Again, this can go wrong. If you use a balance transfer credit card just to save yourself a few bucks in interest every month and don’t make a concerted effort to repay the balance, you’ll find yourself in a worse position than you were before applying.
However, if you put all money you have towards clearing that balance during the intro period, whether it means tapping into a savings account, taking on an extra part-time job or simply tightening your belt and making sacrifices, you can make it work and save yourself a lot of money.
4. Avoid Fees
You probably know that your creditor will charge you fees for late payments and partial payments, but did you know you’ll also be hit with fees for withdrawing cash from an ATM or using your card to gamble? In both of these instances, your creditor will hit you with cash advance fees.
Users with limited credit card knowledge may fall victim to these fees, only realizing they exist when they’ve already made those payments and see the resulting expense on their credit card balance.
Getting Additional Credit Cards
Everything discussed above applies to all credit card users, with an emphasis on those applying for the first time. But what if you already have credit cards, should you apply for another, can you apply for another?
Lenders may refuse you if you have multiple credit cards already, but generally, this only happens if those credit cards are carrying large balances or have seriously impacted your credit score.
Every time consumers raise this concern, we like to remind them of Walter Cavanagh, an American who accumulated 1,497 valid credit cards and earned the moniker “Mr. Plastic Fantastic”, as well as an entry in the Guinness Book of Records, or Zheng Xiangchen, who accumulated 1,562 cards to claim the record in the summer of 2019.
Yes, your credit score will take a small hit when you apply for a new account, but as long as you have a good payment history and credit utilization ratio, this impact will be minimal and will disappear before long.

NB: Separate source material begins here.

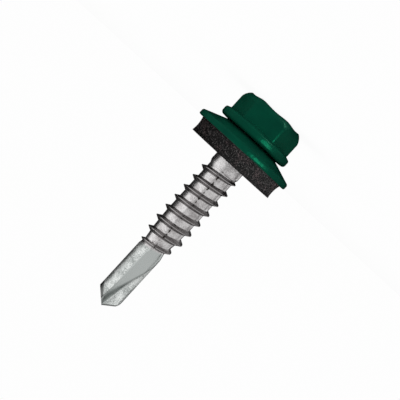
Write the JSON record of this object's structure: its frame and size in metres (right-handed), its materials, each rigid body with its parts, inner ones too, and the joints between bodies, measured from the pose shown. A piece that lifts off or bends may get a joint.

Lenders generally won’t care how many cards you have, unless your sole reason for applying for a new card is because you have maxed out your other ones. If this has happened, your first step should be to apply for a balance transfer card and see if you can clear those balances quickly.
If you can’t get a balance transfer credit card with a credit limit large enough to cover your debt, look into debt consolidation, debt management or debt settlement instead.